## Prompt
Exactly and only the lines from the one containing "# Key ring, threaded through all four bows" through the one containing "for corner in" are to be repeated, both ends included.

[Scripts that build objects]
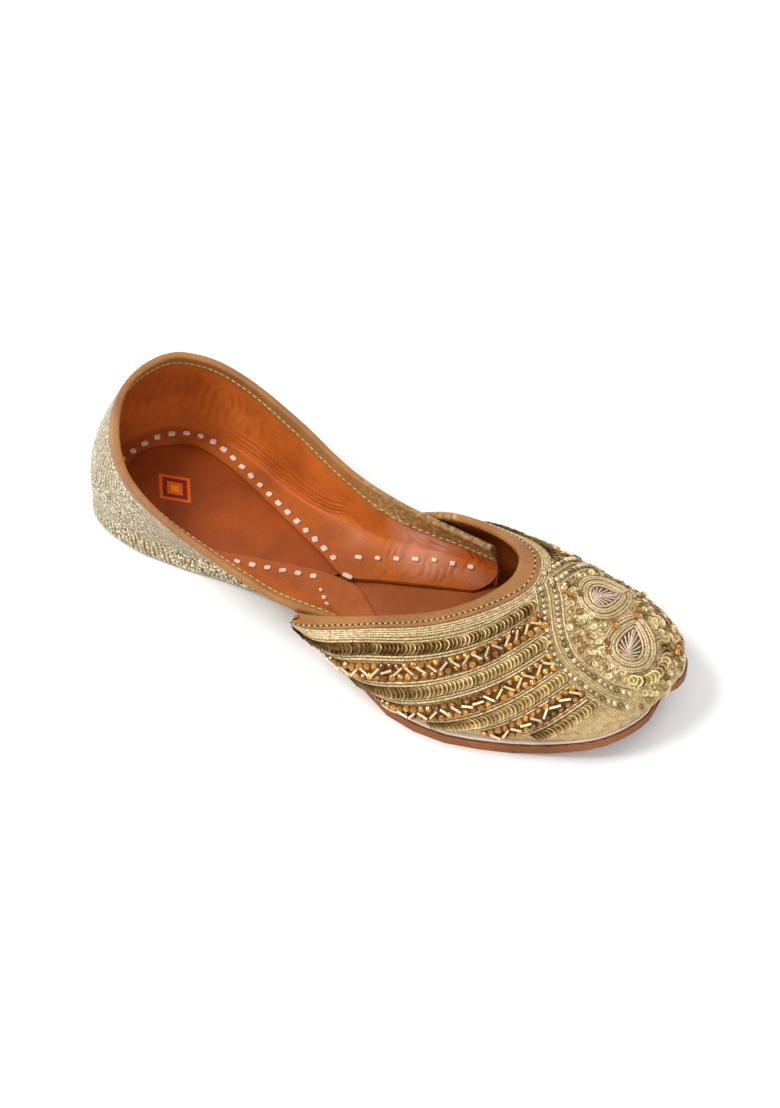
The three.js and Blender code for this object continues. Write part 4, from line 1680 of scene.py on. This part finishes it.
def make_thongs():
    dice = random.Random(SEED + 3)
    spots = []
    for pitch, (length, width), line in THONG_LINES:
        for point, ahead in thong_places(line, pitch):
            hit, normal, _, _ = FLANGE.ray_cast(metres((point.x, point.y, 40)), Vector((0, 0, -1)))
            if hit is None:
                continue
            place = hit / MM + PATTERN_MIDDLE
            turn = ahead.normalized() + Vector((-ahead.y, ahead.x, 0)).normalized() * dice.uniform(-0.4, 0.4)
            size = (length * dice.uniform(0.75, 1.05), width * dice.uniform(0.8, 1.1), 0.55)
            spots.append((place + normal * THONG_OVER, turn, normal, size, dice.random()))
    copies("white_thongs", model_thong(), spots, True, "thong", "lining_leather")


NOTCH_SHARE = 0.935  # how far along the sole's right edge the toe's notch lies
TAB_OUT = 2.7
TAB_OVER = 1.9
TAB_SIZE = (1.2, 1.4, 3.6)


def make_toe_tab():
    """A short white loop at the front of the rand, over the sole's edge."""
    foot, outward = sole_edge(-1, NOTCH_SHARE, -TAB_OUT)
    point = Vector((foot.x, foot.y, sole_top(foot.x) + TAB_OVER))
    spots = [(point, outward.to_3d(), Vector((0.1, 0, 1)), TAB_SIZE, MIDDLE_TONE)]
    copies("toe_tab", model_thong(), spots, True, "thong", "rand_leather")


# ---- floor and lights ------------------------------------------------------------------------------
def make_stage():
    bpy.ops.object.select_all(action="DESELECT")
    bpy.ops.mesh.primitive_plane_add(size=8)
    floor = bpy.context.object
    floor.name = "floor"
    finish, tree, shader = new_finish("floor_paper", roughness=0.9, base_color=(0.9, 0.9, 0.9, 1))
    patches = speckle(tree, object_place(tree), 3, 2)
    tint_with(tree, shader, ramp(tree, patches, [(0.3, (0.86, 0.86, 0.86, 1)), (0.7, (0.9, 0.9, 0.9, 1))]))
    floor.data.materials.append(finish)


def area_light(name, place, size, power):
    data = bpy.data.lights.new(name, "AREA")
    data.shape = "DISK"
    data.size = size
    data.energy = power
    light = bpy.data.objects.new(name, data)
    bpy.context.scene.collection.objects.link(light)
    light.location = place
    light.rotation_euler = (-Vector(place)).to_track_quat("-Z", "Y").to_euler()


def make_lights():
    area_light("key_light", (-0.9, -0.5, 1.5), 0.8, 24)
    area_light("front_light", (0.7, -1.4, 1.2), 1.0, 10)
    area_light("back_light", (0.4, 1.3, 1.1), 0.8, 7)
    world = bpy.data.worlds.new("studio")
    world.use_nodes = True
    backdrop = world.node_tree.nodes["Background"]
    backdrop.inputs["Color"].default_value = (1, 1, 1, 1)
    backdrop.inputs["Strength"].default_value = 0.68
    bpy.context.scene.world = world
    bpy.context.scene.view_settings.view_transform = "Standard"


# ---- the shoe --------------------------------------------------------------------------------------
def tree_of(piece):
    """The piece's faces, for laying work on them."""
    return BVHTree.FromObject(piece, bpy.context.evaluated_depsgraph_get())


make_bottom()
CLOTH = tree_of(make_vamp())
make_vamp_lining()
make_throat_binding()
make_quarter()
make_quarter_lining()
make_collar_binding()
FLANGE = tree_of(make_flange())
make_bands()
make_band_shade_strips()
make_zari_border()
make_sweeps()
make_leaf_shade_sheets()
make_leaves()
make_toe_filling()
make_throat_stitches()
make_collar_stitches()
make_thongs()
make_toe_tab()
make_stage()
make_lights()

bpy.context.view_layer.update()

* * *

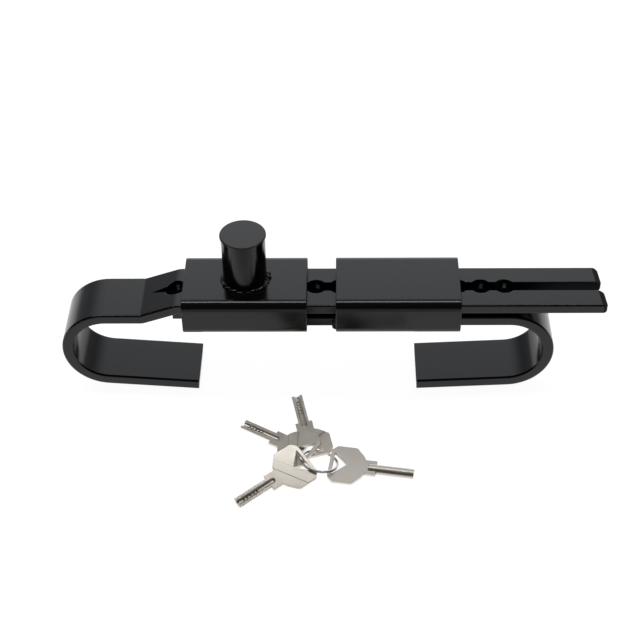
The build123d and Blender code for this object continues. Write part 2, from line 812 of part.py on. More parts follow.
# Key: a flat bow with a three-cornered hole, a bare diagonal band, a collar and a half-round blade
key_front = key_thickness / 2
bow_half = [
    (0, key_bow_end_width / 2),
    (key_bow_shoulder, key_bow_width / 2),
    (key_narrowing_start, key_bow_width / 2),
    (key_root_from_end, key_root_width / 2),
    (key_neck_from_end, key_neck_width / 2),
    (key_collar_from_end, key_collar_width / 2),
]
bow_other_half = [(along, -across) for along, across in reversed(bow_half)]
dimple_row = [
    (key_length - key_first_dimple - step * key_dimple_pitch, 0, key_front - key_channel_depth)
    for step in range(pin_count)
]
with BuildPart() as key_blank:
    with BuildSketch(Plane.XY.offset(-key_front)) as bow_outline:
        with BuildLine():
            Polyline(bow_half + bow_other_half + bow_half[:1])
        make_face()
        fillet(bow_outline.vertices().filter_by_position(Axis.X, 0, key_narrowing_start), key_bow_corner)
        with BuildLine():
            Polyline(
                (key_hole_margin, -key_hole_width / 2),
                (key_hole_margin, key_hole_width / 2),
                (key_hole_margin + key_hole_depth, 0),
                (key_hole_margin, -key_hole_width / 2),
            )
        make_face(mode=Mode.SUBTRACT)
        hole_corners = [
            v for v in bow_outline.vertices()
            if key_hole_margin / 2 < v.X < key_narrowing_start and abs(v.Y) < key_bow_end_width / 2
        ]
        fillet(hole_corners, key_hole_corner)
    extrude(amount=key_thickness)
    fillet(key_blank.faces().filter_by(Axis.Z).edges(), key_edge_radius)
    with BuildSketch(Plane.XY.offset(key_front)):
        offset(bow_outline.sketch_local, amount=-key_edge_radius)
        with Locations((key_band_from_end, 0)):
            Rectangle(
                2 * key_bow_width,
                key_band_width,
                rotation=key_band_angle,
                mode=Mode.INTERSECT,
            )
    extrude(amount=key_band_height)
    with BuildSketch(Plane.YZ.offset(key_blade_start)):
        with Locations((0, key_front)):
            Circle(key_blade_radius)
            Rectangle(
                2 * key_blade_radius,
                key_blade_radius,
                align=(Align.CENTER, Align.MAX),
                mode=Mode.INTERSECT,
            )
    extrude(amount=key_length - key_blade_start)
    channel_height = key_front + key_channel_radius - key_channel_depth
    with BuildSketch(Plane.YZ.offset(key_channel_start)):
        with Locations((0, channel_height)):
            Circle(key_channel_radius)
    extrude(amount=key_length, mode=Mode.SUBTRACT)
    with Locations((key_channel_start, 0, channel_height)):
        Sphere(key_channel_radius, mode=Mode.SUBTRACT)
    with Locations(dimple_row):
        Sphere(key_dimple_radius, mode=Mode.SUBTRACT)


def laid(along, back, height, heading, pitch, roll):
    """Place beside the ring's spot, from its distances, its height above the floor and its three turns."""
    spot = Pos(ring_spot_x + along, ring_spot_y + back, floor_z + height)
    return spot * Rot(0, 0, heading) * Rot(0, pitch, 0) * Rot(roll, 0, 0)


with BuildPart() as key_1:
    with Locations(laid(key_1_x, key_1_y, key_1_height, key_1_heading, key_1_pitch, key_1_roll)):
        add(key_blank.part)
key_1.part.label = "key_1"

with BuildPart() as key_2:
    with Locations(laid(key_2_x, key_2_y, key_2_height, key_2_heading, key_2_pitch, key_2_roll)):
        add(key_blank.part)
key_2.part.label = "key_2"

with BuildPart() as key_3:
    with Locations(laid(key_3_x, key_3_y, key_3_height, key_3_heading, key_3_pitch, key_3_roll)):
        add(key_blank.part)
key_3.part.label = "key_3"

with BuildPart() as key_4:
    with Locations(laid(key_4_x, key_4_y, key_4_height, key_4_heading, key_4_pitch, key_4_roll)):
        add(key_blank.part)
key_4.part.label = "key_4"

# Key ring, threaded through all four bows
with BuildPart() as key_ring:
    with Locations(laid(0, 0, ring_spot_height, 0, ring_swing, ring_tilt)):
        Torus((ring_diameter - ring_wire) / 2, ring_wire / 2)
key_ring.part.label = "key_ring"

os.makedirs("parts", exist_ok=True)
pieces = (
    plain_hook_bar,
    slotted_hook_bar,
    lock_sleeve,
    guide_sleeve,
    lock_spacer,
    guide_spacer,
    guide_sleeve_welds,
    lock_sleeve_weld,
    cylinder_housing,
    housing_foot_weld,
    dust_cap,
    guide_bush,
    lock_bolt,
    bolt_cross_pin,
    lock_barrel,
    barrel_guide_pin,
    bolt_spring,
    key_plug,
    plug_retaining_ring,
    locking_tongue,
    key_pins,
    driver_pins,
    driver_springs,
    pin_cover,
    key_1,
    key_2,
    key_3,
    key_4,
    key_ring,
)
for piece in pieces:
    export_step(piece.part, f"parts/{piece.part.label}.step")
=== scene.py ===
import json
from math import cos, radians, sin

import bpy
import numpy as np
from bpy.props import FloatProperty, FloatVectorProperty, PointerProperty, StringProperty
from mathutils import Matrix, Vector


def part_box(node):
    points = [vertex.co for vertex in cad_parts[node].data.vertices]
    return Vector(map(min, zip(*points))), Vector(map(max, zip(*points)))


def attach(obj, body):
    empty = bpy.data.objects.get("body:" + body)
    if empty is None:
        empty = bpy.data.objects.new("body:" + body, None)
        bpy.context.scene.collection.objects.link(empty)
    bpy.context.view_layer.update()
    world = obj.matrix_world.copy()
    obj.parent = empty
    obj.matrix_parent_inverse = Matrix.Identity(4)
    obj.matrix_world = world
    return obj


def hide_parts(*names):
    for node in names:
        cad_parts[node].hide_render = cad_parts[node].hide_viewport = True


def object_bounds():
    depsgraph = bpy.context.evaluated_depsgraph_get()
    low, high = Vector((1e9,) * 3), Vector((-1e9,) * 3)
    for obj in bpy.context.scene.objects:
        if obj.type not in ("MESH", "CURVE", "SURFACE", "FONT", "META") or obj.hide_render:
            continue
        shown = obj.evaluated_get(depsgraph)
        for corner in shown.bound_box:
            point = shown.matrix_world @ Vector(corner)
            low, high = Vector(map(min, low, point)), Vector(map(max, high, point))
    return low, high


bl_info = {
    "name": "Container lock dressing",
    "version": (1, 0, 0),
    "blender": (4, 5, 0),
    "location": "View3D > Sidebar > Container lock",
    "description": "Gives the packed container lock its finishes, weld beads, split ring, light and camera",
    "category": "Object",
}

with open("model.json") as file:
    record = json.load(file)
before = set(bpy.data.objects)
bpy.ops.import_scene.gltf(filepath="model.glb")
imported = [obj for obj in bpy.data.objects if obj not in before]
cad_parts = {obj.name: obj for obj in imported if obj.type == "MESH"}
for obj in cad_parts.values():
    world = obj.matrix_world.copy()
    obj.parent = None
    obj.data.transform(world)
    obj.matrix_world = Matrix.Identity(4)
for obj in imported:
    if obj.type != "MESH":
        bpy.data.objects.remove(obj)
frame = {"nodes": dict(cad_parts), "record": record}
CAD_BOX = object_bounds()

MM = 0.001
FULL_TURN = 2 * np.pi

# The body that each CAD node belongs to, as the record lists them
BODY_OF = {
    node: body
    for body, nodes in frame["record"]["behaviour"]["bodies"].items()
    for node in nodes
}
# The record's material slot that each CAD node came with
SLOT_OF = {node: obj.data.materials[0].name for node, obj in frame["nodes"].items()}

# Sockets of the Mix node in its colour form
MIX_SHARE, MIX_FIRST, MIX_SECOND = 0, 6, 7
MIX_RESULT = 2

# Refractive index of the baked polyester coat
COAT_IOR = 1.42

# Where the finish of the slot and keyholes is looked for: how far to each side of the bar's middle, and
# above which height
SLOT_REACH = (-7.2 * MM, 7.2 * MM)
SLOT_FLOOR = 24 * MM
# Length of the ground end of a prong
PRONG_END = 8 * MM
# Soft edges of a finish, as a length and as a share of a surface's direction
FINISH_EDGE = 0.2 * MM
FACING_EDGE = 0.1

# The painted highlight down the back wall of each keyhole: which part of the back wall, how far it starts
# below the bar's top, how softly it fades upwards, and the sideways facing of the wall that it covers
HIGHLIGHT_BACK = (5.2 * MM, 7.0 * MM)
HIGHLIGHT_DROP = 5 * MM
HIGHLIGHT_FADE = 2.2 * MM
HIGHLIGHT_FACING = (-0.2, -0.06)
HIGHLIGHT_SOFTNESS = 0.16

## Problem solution
# Key ring, threaded through all four bows
with BuildPart() as key_ring:
    with Locations(laid(0, 0, ring_spot_height, 0, ring_swing, ring_tilt)):
        Torus((ring_diameter - ring_wire) / 2, ring_wire / 2)
key_ring.part.label = "key_ring"

os.makedirs("parts", exist_ok=True)
pieces = (
    plain_hook_bar,
    slotted_hook_bar,
    lock_sleeve,
    guide_sleeve,
    lock_spacer,
    guide_spacer,
    guide_sleeve_welds,
    lock_sleeve_weld,
    cylinder_housing,
    housing_foot_weld,
    dust_cap,
    guide_bush,
    lock_bolt,
    bolt_cross_pin,
    lock_barrel,
    barrel_guide_pin,
    bolt_spring,
    key_plug,
    plug_retaining_ring,
    locking_tongue,
    key_pins,
    driver_pins,
    driver_springs,
    pin_cover,
    key_1,
    key_2,
    key_3,
    key_4,
    key_ring,
)
for piece in pieces:
    export_step(piece.part, f"parts/{piece.part.label}.step")
=== scene.py ===
import json
from math import cos, radians, sin

import bpy
import numpy as np
from bpy.props import FloatProperty, FloatVectorProperty, PointerProperty, StringProperty
from mathutils import Matrix, Vector


def part_box(node):
    points = [vertex.co for vertex in cad_parts[node].data.vertices]
    return Vector(map(min, zip(*points))), Vector(map(max, zip(*points)))


def attach(obj, body):
    empty = bpy.data.objects.get("body:" + body)
    if empty is None:
        empty = bpy.data.objects.new("body:" + body, None)
        bpy.context.scene.collection.objects.link(empty)
    bpy.context.view_layer.update()
    world = obj.matrix_world.copy()
    obj.parent = empty
    obj.matrix_parent_inverse = Matrix.Identity(4)
    obj.matrix_world = world
    return obj


def hide_parts(*names):
    for node in names:
        cad_parts[node].hide_render = cad_parts[node].hide_viewport = True


def object_bounds():
    depsgraph = bpy.context.evaluated_depsgraph_get()
    low, high = Vector((1e9,) * 3), Vector((-1e9,) * 3)
    for obj in bpy.context.scene.objects:
        if obj.type not in ("MESH", "CURVE", "SURFACE", "FONT", "META") or obj.hide_render:
            continue
        shown = obj.evaluated_get(depsgraph)
        for corner in shown.bound_box:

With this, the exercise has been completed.